Markets caught by this and unable or unwilling to change the basis of the contracts have sought inelegantly to cap the rates chargeable by warehousekeepers and to stipulate by when deliveries have to be made. As one wag described: ‘It is like putting a sticking plaster on a wooden leg’. Some have seen fit to open a market on how soon the material is available, the premium market, allowing cynics to add that they appear to be now selling the sticking plasters for the wooden leg.
This example shows how seemingly small changes, perhaps made unintentionally, have consequences that have an enormous effect. The argument that it only affects a small number of specialist players, mostly based in the first world, fails to understand the role of some of these international markets in setting published benchmark prices that are used throughout the world by farmers, co-operatives, exporters and the like, and that consequently these prices can affect the livelihoods of millions.
In fairness to the warehousekeepers in this situation, they are only acting under pressure from their clients. Their clients, those providing stock for storage, want cheaper services and the warehousekeepers have obliged by calculating how long the goods need to remain in store in order to recoup the costs of the offers of the initial storage. The issue is that there is no natural market limit to what may be offered, in one case a warehousekeeper offered to ship the commodity from the other side of the world, land, sample, weigh and store the goods for free, as well as offering a free month’s rent. Who pays for these services? The owner and final receiver, when he can take delivery. This cost is understood by the market and the market price, which may be used throughout the world as a benchmark, is reduced accordingly. The elegant solution espoused here is to have a market that is based on terms tested in the physical market to ensure that the receiver has free and quiet access to his goods without the needless intervention of exchange regulations.

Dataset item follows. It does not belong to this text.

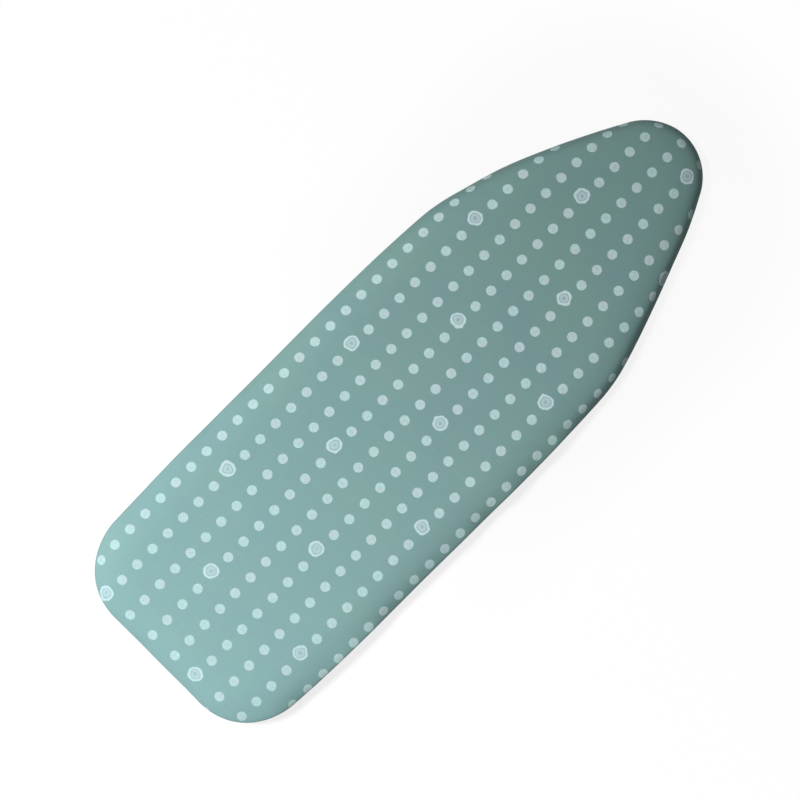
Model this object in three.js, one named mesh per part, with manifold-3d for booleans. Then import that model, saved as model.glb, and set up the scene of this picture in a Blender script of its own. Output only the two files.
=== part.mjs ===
import * as THREE from 'three';
import { mergeVertices } from 'three/addons/utils/BufferGeometryUtils.js';
import Module from 'manifold-3d';

// Ironing board cover, as it sits stretched on its board: a printed cotton sheet over a foam pad and
// a felt backing, turned under the board's rim and drawn in by a cord that runs in its hem.
// Millimetres. +X points to the nose, +Z is up, and the hem casing's flat underside lies at z = 0.
// The board is not part of the cover. Its space stays open, and its plan sizes everything else.

// The board's plan: its size, and the radius and turn (in degrees) of the bends along one half
const boardLength = 1000;
const boardWidth = 340;
const noseRadius = 68;
const noseTurn = 62.5;
const taperTurn = 11.2;
const shoulderRadius = 252;
const shoulderTurn = 12.7;
const bendRadius = 2700;
const sideTurn = 1.6;
const cornerRadius = 84;

// The board's round rim, and the layers on it from the inside out
const rimRadius = 11;
const layerGap = 0.3;
const feltThickness = 2.8;
const foamThickness = 7.4;
const sheetThickness = 0.9;
const feltWrap = 25;

// The sheet's edge under the board, and the casing sewn to it
const skirtDepth = 44;
const casingWidth = 10;
const casingCorner = 3;
const seamWidth = 8;
const seamThickness = 1.2;
const mouthHalf = 15;
const threadRadius = 0.35;
const bartackWidth = 2;
const bartackHeight = 0.8;
const bartackInset = 0.6;

// The blank care label in the seam
const labelWidth = 30;
const labelLength = 26;
const labelThickness = 0.5;
const labelTuck = 2;

// The drawcord
const cordDiameter = 2.8;
const boreClearance = 0.5;
const cordBendRadius = 12;

// The cord lock: body, button and spring
const slideGap = 0.3;
const buttonWall = 1;
const lockWall = 1.05;
const lockSideWall = 2.2;
const lockEndWall = 1.5;
const lockLip = 6.5;
const lockCorner = 4;
const lockMouthCorner = 1.5;
const lockBevel = 0.7;
const lockStandoff = 8;
const lockTravel = 34;
const buttonWidth = 11;
const buttonEndWall = 1.5;
const buttonTravel = 3;
const buttonHeadWidth = 13;
const buttonHeadHeight = 7;
const buttonHeadLength = 2.6;
const buttonHeadCorner = 2;
const buttonBevel = 0.5;
const springSpace = 6;
const springWire = 0.5;
const springRadius = 1.9;
const springTurns = 3.5;

// The cord end: a bell that both cord ends are knotted in, and its cap
const bellLength = 12;
const bellWall = 0.8;
const bellRounding = 0.6;
const bellStandoff = 2;
const capThickness = 1.6;
const plugLength = 2;

// One overrun for all cuts and joins
const overrun = 0.5;

// How finely curves are divided
const noseSteps = 7;
const taperSteps = 4;
const shoulderSteps = 3;
const bendSteps = 2;
const sideSteps = 3;
const cornerSteps = 9;
const layerSteps = 6;
const skirtSteps = 5;
const wrapSteps = 2;
const casingCornerSteps = 1;
const lockCornerSteps = 3;
const cordSides = 8;
const boreSides = 10;
const threadSides = 5;
const cordBendSteps = 6;
const bellSides = 20;
const springSides = 5;
const springStepsPerTurn = 8;

// Heights and radii that follow from the sizes above
const cordRadius = cordDiameter / 2;
const slotHalf = cordRadius + slideGap;
const buttonHalf = slotHalf + buttonWall;
const cavityHalf = buttonHalf + slideGap;
const lockHeight = 2 * (cavityHalf + lockWall);
const casingHeight = lockHeight + 2 * layerGap;
const cordHeight = casingHeight / 2;
const rimHeight = casingHeight + layerGap + rimRadius;
const feltInside = rimRadius + layerGap;
const feltOutside = feltInside + feltThickness;
const foamInside = feltOutside + layerGap;
const foamOutside = foamInside + foamThickness;
const sheetInside = foamOutside + layerGap;
const sheetOutside = sheetInside + sheetThickness;
const seamTop = casingHeight - sheetThickness - layerGap;
const seamBottom = seamTop - seamThickness;
const threadHeight = seamBottom - layerGap - threadRadius;
const casingOutside = -skirtDepth - layerGap;
const casingInside = casingOutside - casingWidth;
const channel = casingOutside - casingWidth / 2;
const boreRadius = cordRadius + boreClearance;

// Places along X behind the tail's hem, from the cord's bends to the cord end
const pairPitch = cordDiameter + slideGap;
const pairHalf = pairPitch / 2 + cordRadius;
const cordTurnX = -boardLength / 2 - channel + cordBendRadius;
const lockLength = buttonWidth + 2 * slideGap + 2 * lockSideWall;
const lockX = cordTurnX + lockStandoff + lockLength / 2;
const bellX = lockX + lockLength / 2 + lockTravel + bellStandoff;
const bellEndX = bellX + bellLength;
const cordEndX = bellEndX - plugLength - slideGap;

const degrees = Math.PI / 180;
const wasm = await Module();
wasm.setup();

function material(colour, roughness) {
  return new THREE.MeshStandardMaterial({ color: colour, roughness, metalness: 0 });
}

function named(name, geometry, finish) {
  const mesh = new THREE.Mesh(geometry, finish);
  mesh.name = name;
  return mesh;
}

// A point of a level path: its place, and the way that faces outward there
function pathPoint(x, y, angle) {
  return { x, y, outX: Math.cos(angle), outY: Math.sin(angle) };
}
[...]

Security is important, and covers three main areas. Security of the business, premises, and goods are dealt with in turn below.
Security of the business means not only that the warehousekeeper is running a sound commercial enterprise but also that the ownership of the company is clearly understood. Some commodities, the grain business come to mind, allow the warehousekeeper to also be the owner of the goods; with others, for example the soft commodities of cocoa and coffee, this can represent a conflict of interest as a potential trading competitor may access to private information on others rates and even intentions. Protests that the information is not divulged by warehousekeepers to their owners have to be considered, but understood that it occurs in effectively unregulated conditions.
Security of the premises has to be sound, but the specifics of this is not the subject of this article, only to say that a properly functioning contract must allow for suitable inspections of the storage facilities and should include proper fire risk assessments.
It is often assumed that the security of the goods may be handed over to the warehousekeeper as they are responsible for the eventual delivery of the stock. While for most warehousekeepers this may be done without issue, it is not necessarily true for all. Should it emerge that an exchange delivery is questionable, the effect is that the market will value that into the price traded. It may be that the effect is small and local so have a limited effect, but if the market considers there is something systemic, the price will fall as the participants seek to value the goods with this new information. It is essential for the exchange not only to ensure proper conduct but also to show that it is occurring. So a prudent exchange will seek to ensure that systems are in place to preserve the identity of the commodity.
The final element to be assessed at the storage facility level concerns the supervision of the goods. Frequently passed over and not properly considered this element can be a key-stone between the owner and warehousekeeper. It can provide the sought after credence that what occurs in the warehouse may be relied upon and therefore valued by the market. It is essential that those operating as supervisors are independent, free from both ownership of the goods and connection with the warehousekeeper. For some commodities the role of the supervisor is limited while for others it can be critical. In particular those goods that require to be sampled for quality purposes it should (but sometimes is not) be conducted or overseen by an independent third party. It may seem obvious that no supervisory role should be made by entities that are warehousekeepers, yet that seems to be allowed in some commodities, one even sanctioned at the physical market level by the body that issues contract terms and arbitration facilities. So if that is the case the prudent exchange intending to offer a futures contract for such a commodity should devise its own guidelines and ensure that independence occurs for this important function.
An exchange looking to introduce new products for stored goods should start their analysis at the warehouse level as this provides the kernel on which the delivery system needs to be built. In particular, the system needs to reflect what occurs in the physical market with adequate security and supervision, not only occurring but being seen to be effective. There will be a number of issues that will occur that make the future market an imperfect hedge but they need to be over matters such as the allowances, (quality or brand, age, origin, location etc.) not integral items that may, and should, stimulate the gaze of a regulator.
About the author
Robin Dand is now in the fifth decade of working in the commodities market. He specialised in the cocoa market and softs in general but also oversaw the administration of a LME Ring Dealing member. In softs, he has experience in cocoa, robusta coffee and sugar, both as an independent supervisor and in the contract development department at NYSE Liffe. His specific expertise lies with the physical delivery of soft commodities, including the quality issues of those goods. He also devised a system to offer Exchange clients Pre-Shipment Grading for coffee in Vietnam. As an independent authority on Cocoa and Robusta Coffee he runs Robin Dand Commodities Ltd. and has recently been working as Registrar for the Chicago Mercantile Exchange Europe, overseeing the quality assessment and delivery of their cocoa futures.
Robin Dand has written two books on commodities; “Cocoa: a Shipper’s Guide” and “The International Cocoa Trade” first published in 1991 and now in its third edition; as well as contributing to magazine articles. He is also a member of the Technical Committee of Cocoa Research UK. Apart from his family and soft commodities, his passions are Cricket and Olympic Trap Shooting at which he has represented England five times.